I do not think you do not have to make a claim to be a cosmetic. It's making claims that gives way to being a drug, but those claims must be specific.

I am not aware of any regulations about *where* you have to make your products. I have not researched that in about 5 years, but back when I did I came up empty handed. Lots of other countries who do require soaping areas to be inspected, etc complain about cosmetics coming into their country from teh states were laws reguarding production are lax.


----------



## NameThatCandy (Feb 22, 2008)

thanks tab and faithy.


----------



## thenaturalway (Feb 24, 2008)

OK.  Now I'm a little confused.  I read the FDA info regarding a cosmetic? drug? or both?

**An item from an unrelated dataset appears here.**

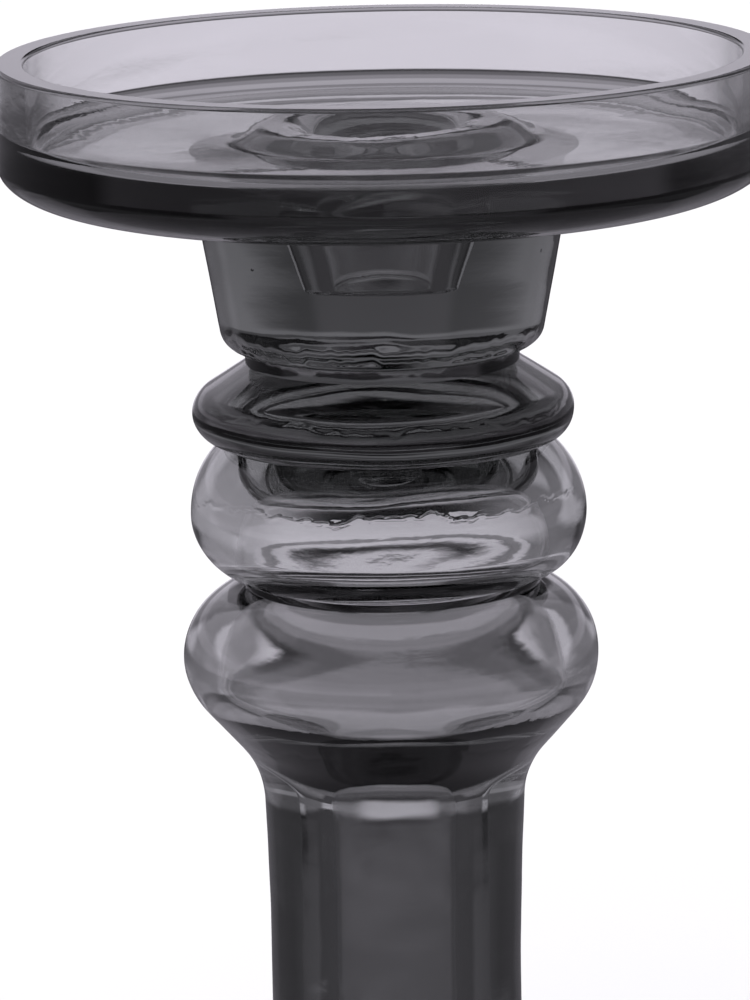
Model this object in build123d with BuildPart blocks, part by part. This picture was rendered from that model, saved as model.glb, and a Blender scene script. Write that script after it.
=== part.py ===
"""Tinted glass candlestick: a dish for a pillar candle with a taper socket in its floor,
carried on a collar, two rings, a bulb, a hollow stem and a bell foot.
Millimetres, +Z up, origin at the centre of the foot's underside."""
from build123d import *
from math import acos, cos, degrees, radians, sin
import os

# Overall
total_height = 250.0

# Dish: flat floor, upright wall with a flat lip, wide elliptical bottom corner
dish_radius = 62.9
dish_wall = 4.8
dish_depth = 13.45
dish_base = 9.45
dish_corner_width = 14.0
dish_corner_height = 6.5
dish_floor_round = 3.0
dish_lip_round = 0.7

# Low boss round the socket's mouth, blending out into the floor
boss_height = 2.6
boss_top_radius = 19.0
boss_foot_radius = 26.5

# Candle socket, its depth taken from the dish floor: flared mouth, straight bore for a 22 mm taper
# through the dish, then a cone in the collar that ends blind in a small flat
socket_radius = 11.4
socket_depth = 22.7
socket_mouth_width = 5.4
socket_mouth_height = 4.4
socket_end_radius = 8.2
socket_end_round = 1.2

# Collar: solid cone with a rounded lower corner and a short throat under it
collar_height = 27.4
collar_top_radius = 30.25
collar_low_radius = 26.0
collar_corner_round = 3.8
collar_join_round = 1.5
throat_height = 2.2
throat_radius = 22.5

# Upper ring: conical shoulder, then round
upper_ring_height = 13.0
upper_ring_radius = 31.3
upper_ring_drop = 8.1
upper_ring_shoulder = 58.0
upper_ring_round = 4.6
upper_ring_under_round = 4.8
ring_joint_radius = 26.9

# Middle ring
middle_ring_height = 23.6
middle_ring_radius = 32.66
middle_ring_drop = 12.25
middle_ring_round = 15.5
middle_ring_under_round = 10.9
groove_radius = 24.5

# Bulb: round, then a straight taper that sweeps into the stem
bulb_radius = 34.26
bulb_drop = 12.55
bulb_round = 12.4
bulb_under_round = 12.8
bulb_taper = 41.0
bulb_sweep_round = 15.5

# Stem: slightly waisted
stem_end_radius = 21.6
stem_waist_radius = 20.85
stem_waist_level = 95.45
stem_end_slope = 2.4

# Foot: a bell with an upright rim; the bell leaves the stem steeply and lands on the brim
foot_radius = 59.0
foot_brim_level = 15.0
foot_brim_round = 7.0
foot_rim_round = 2.5
foot_wall = 7.0
bell_neck_length = 26.0
bell_neck_spread = 1.2
bell_brim_length = 18.0
bell_brim_rise = 6.0

# Hollow: a flat-topped dome in the middle ring, a neck at the groove, widest in the bulb, then the
# stem's bore. Its outline is upright at each of these radii; drops and rises are from the joint
# named beside them.
hollow_top_gap = 3.3             # under the upper ring
hollow_dome_radius = 25.3
hollow_dome_drop = 15.9          # under the upper ring
hollow_dome_flatness = 0.65
hollow_dome_shoulder = 2.9
hollow_neck_radius = 20.0
hollow_neck_rise = 2.5           # over the groove
hollow_bulb_radius = 28.2
hollow_bulb_drop = 14.6          # under the groove
stem_bore_radius = 10.2
stem_bore_top = 128.4
bore_bottom = 60.0
bell_wall_curve = 22.0

# Levels above the foot's underside
dish_floor = total_height - dish_depth
dish_underside = dish_floor - dish_base
lip_level = total_height - dish_lip_round
boss_level = dish_floor + boss_height
collar_low = dish_underside - collar_height
upper_ring_low = collar_low - upper_ring_height
middle_ring_low = upper_ring_low - middle_ring_height
upper_ring_mid = collar_low - upper_ring_drop
middle_ring_mid = upper_ring_low - middle_ring_drop
bulb_mid = middle_ring_low - bulb_drop
socket_end = dish_floor - socket_depth


def turn_for(round_radius, fall):
    """Degrees that a round turns through while its surface falls back by the given amount."""
    return degrees(acos(1 - fall / round_radius))


def upright_curve(start, end, leave, arrive):
    """A curve down from start to end that is vertical at both, held there over the two given lengths."""
    return Bezier(start, (start[0], start[1] - leave), (end[0], end[1] + arrive), end)


# The space that the candle takes, cut from the dish and the collar
with BuildPart() as socket_space:
    with BuildSketch(Plane.XZ):
        with BuildLine():
            blind_end = FilletPolyline(
                (0, socket_end),
                (socket_end_radius, socket_end),
                (socket_radius, dish_underside),
                radius=socket_end_round,
            )
            mouth = EllipticalCenterArc(
                (socket_radius + socket_mouth_width, boss_level - socket_mouth_height),
                socket_mouth_width,
                socket_mouth_height,
                start_angle=180,
                arc_size=-90,
            )
            Line(blind_end @ 1, mouth @ 0)
            Polyline(
                mouth @ 1,
                ((mouth @ 1).X, total_height),
                (0, total_height),
                (0, socket_end),
            )
        make_face()
    revolve(axis=Axis.Z)

with BuildPart() as dish:
    with BuildSketch(Plane.XZ):
        with BuildLine():
            corner = EllipticalCenterArc(
                (dish_radius - dish_corner_width, dish_underside + dish_corner_height),
                dish_corner_width,
                dish_corner_height,
                start_angle=-90,
                arc_size=90,
            )
            inner_radius = dish_radius - dish_wall
            lip_outside = CenterArc((dish_radius - dish_lip_round, lip_level), dish_lip_round, 0, 90)
            lip_inside = CenterArc((inner_radius + dish_lip_round, lip_level), dish_lip_round, 90, 90)
            Line(corner @ 1, lip_outside @ 0)
            Line(lip_outside @ 1, lip_inside @ 0)
            inner_corner = CenterArc(
                (inner_radius - dish_floor_round, dish_floor + dish_floor_round),
                dish_floor_round,
                0,
                -90,
            )
            Line(lip_inside @ 1, inner_corner @ 0)
            boss_reach = (boss_foot_radius - boss_top_radius) / 2
            boss_side = Bezier(
                (boss_foot_radius, dish_floor),
                (boss_foot_radius - boss_reach, dish_floor),
                (boss_top_radius + boss_reach, boss_level),
                (boss_top_radius, boss_level),
            )
            Line(inner_corner @ 1, boss_side @ 0)
            Polyline(boss_side @ 1, (0, boss_level), (0, dish_underside), corner @ 0)
        make_face()
    revolve(axis=Axis.Z)
    add(socket_space.part, mode=Mode.SUBTRACT)
dish.part.label = "dish"

with BuildPart() as collar:
    with BuildSketch(Plane.XZ):
        with BuildLine():
            throat_top = collar_low + throat_height
            side = Line(
                (collar_low_radius, throat_top),
                (collar_top_radius, dish_underside - collar_join_round),
            )
            join = TangentArc(
                side @ 1,
                (collar_top_radius + collar_join_round, dish_underside),
                tangent=side % 1,
            )
            Polyline(
                join @ 1,
                (0, dish_underside),
                (0, collar_low),
                (throat_radius, collar_low),
                (throat_radius, throat_top),
                side @ 0,
            )
        make_face()
    revolve(axis=Axis.Z)
    corner = collar.edges().filter_by_position(Axis.Z, throat_top, throat_top)
    fillet(corner.sort_by(SortBy.LENGTH)[-1], collar_corner_round)
    add(socket_space.part, mode=Mode.SUBTRACT)
collar.part.label = "socket_collar"

with BuildPart() as upper_ring:
    with BuildSketch(Plane.XZ):
        with BuildLine():
            widest = (upper_ring_radius, upper_ring_mid)
            top = JernArc(widest, (0, 1), upper_ring_round, upper_ring_shoulder)
            turn = turn_for(upper_ring_under_round, upper_ring_radius - ring_joint_radius)
            under = JernArc(widest, (0, -1), upper_ring_under_round, -turn)
            Polyline(
                top @ 1,
                (throat_radius, collar_low),
                (0, collar_low),
                (0, upper_ring_low),
                (ring_joint_radius, upper_ring_low),
                under @ 1,
            )
        make_face()
    revolve(axis=Axis.Z)
upper_ring.part.label = "upper_ring"

# The hollow shared by the middle ring, the bulb, the stem and the foot
with BuildPart() as hollow:
    with BuildSketch(Plane.XZ):
        with BuildLine():
            hollow_top = upper_ring_low - hollow_top_gap
            dome_level = upper_ring_low - hollow_dome_drop
            neck_level = middle_ring_low + hollow_neck_rise
            belly_level = middle_ring_low - hollow_bulb_drop
            neck_fall = dome_level - neck_level
            belly_fall = neck_level - belly_level
            dome = Bezier(
                (0, hollow_top),
                (hollow_dome_flatness * hollow_dome_radius, hollow_top),
                (hollow_dome_radius, hollow_top - hollow_dome_shoulder),
                (hollow_dome_radius, dome_level),
            )
            neck = upright_curve(
                (hollow_dome_radius, dome_level),
                (hollow_neck_radius, neck_level),
                neck_fall / 2,
                neck_fall / 3,
            )
            belly = upright_curve(
                (hollow_neck_radius, neck_level),
                (hollow_bulb_radius, belly_level),
                belly_fall * 2 / 5,
                belly_fall / 2,
            )
            taper_fall = belly_level - stem_bore_top
            taper = upright_curve(
                (hollow_bulb_radius, belly_level),
                (stem_bore_radius, stem_bore_top),
                taper_fall * 2 / 5,
                taper_fall / 2,
            )
            bore = Line(taper @ 1, (stem_bore_radius, bore_bottom))
            bell_mouth = foot_radius - foot_wall
            bell = Bezier(
                bore @ 1,
                (stem_bore_radius, bore_bottom - bell_neck_length),
                (bell_mouth - bell_wall_curve, foot_brim_level),
                (bell_mouth, 0),
            )
            Polyline(bell @ 1, (0, 0), dome @ 0)
        make_face()
    revolve(axis=Axis.Z)

with BuildPart() as middle_ring:
    with BuildSketch(Plane.XZ):
        with BuildLine():
            widest = (middle_ring_radius, middle_ring_mid)
            turn = turn_for(middle_ring_round, middle_ring_radius - ring_joint_radius)
            top = JernArc(widest, (0, 1), middle_ring_round, turn)
            turn = turn_for(middle_ring_under_round, middle_ring_radius - groove_radius)
            under = JernArc(widest, (0, -1), middle_ring_under_round, -turn)
            Polyline(
                top @ 1,
                (ring_joint_radius, upper_ring_low),
                (0, upper_ring_low),
                (0, middle_ring_low),
                (groove_radius, middle_ring_low),
                under @ 1,
            )
        make_face()
    revolve(axis=Axis.Z)
    add(hollow.part, mode=Mode.SUBTRACT)
middle_ring.part.label = "middle_ring"

with BuildPart() as bulb:
    with BuildSketch(Plane.XZ):
        with BuildLine():
            widest = (bulb_radius, bulb_mid)
            turn = turn_for(bulb_round, bulb_radius - groove_radius)
            top = JernArc(widest, (0, 1), bulb_round, turn)
            under = JernArc(widest, (0, -1), bulb_under_round, -bulb_taper)
            sweep_turn = bulb_taper - stem_end_slope
            sweep_width = bulb_sweep_round * (cos(radians(stem_end_slope)) - cos(radians(bulb_taper)))
            taper_length = ((under @ 1).X - stem_end_radius - sweep_width) / sin(radians(bulb_taper))
            cone = PolarLine(under @ 1, taper_length, direction=under % 1)
            sweep = JernArc(cone @ 1, cone % 1, bulb_sweep_round, sweep_turn)
            bulb_low = (sweep @ 1).Y
            Polyline(
                top @ 1,
                (groove_radius, middle_ring_low),
                (0, middle_ring_low),
                (0, bulb_low),
                sweep @ 1,
            )
        make_face()
    revolve(axis=Axis.Z)
    add(hollow.part, mode=Mode.SUBTRACT)
bulb.part.label = "bulb"

foot_height = 2 * stem_waist_level - bulb_low
with BuildPart() as stem:
    with BuildSketch(Plane.XZ):
        with BuildLine():
            side = ThreePointArc(
                (stem_end_radius, bulb_low),
                (stem_waist_radius, stem_waist_level),
                (stem_end_radius, foot_height),
            )
            Polyline(side @ 1, (0, foot_height), (0, bulb_low), side @ 0)
        make_face()
    revolve(axis=Axis.Z)
    add(hollow.part, mode=Mode.SUBTRACT)
stem.part.label = "stem"

with BuildPart() as foot:
    with BuildSketch(Plane.XZ):
        with BuildLine():
            sweep = Bezier(
                (stem_end_radius, foot_height),
                (stem_end_radius + bell_neck_spread, foot_height - bell_neck_length),
                (foot_radius - foot_brim_round - bell_brim_length, foot_brim_level + bell_brim_rise),
                (foot_radius - foot_brim_round, foot_brim_level),
            )
            brim = TangentArc(sweep @ 1, (foot_radius, foot_brim_level - foot_brim_round), tangent=sweep % 1)
            side = Line(brim @ 1, (foot_radius, foot_rim_round))
            rim = JernArc(side @ 1, (0, -1), foot_rim_round, -90)
            Polyline(rim @ 1, (0, 0), (0, foot_height), sweep @ 0)
        make_face()
    revolve(axis=Axis.Z)
    add(hollow.part, mode=Mode.SUBTRACT)
foot.part.label = "foot"

os.makedirs("parts", exist_ok=True)
for piece in (dish, collar, upper_ring, middle_ring, bulb, stem, foot):
    export_step(piece.part, f"parts/{piece.part.label}.step")
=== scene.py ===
import math

import bpy
import numpy as np
from mathutils import Matrix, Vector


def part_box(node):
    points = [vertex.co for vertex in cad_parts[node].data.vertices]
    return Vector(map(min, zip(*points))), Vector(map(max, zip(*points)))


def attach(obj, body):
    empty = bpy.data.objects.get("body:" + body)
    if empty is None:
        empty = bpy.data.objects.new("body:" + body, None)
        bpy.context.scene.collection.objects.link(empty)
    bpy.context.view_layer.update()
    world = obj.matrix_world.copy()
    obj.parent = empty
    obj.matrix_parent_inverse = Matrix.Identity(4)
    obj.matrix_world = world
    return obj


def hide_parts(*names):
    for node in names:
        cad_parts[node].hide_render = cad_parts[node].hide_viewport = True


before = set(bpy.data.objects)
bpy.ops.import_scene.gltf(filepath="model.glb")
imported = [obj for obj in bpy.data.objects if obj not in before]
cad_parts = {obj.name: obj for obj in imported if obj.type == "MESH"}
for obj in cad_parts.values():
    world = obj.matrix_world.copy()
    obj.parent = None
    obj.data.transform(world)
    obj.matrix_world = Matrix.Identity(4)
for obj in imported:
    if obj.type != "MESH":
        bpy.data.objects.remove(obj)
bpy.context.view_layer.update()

MM = 0.001
TURN = 2 * math.pi
PLACES = 6                 # decimals of a metre that tell two points apart
SAME = 1e-6                # nearer levels are one level
ON_AXIS = 1e-7             # a smaller radius is the axis
TURNS = 320                # steps round the axis
JOINT_GAP = 0.003 * MM     # keeps the two faces of a joint apart
JOINT_INSET = 0.15 * MM    # width over which a joint face falls back by that gap
CORNER = math.radians(24)  # a sharper turn in the outline is a real corner
FAR_LONGER = 3             # an edge this many times its neighbour keeps its own direction where they meet
LONGEST_STEP = 1.6 * MM
SHORT_STEP = 0.4 * MM      # along a crease
LARGEST_TURN = math.radians(3)
PIECES = ("dish", "socket_collar", "upper_ring", "middle_ring", "bulb", "stem", "foot")


# ---------------------------------------------------------------- outline of the whole glass

def key(radius, height):
    """A point of the outline, rounded so that pieces that meet there share it."""
    return (round(max(radius, 0.0), PLACES), round(height, PLACES))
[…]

I'm trying to get my b&b products up and running, but definitely want to comply with FDA guidelines.  I see lots of recipes, for example, Cellulite Reducer, that states, "reduces 'orange-peel' look from thighs, etc.".  Wouldn't this be a violation of FDA rules about "altering appearance"? I'm assuming that you really can't state on your label that it "reduces 'orange-peel' look from (area of body)" without a potential lawsuit for misadvertising.  I plan on making soaps and candles in the future, but am just sticking to b&b products for now.  Am I putting too much into this question or just being cautious?


----------



## pepperi27 (Feb 24, 2008)

I think that you definitely have to be cautious in your wordings because claiming that an acne soap WILL take away your pimples and blackheads and WILL give you a clear face in ten days.....denotes that you are in fact claiming your product can do something. That is misleading unless you have tested your product and so forth. As long as you don't do any of those things you should be fine. I wanted to make a cellulite soap but trying to think of another synonym to mean that without making the actual claim LOL


----------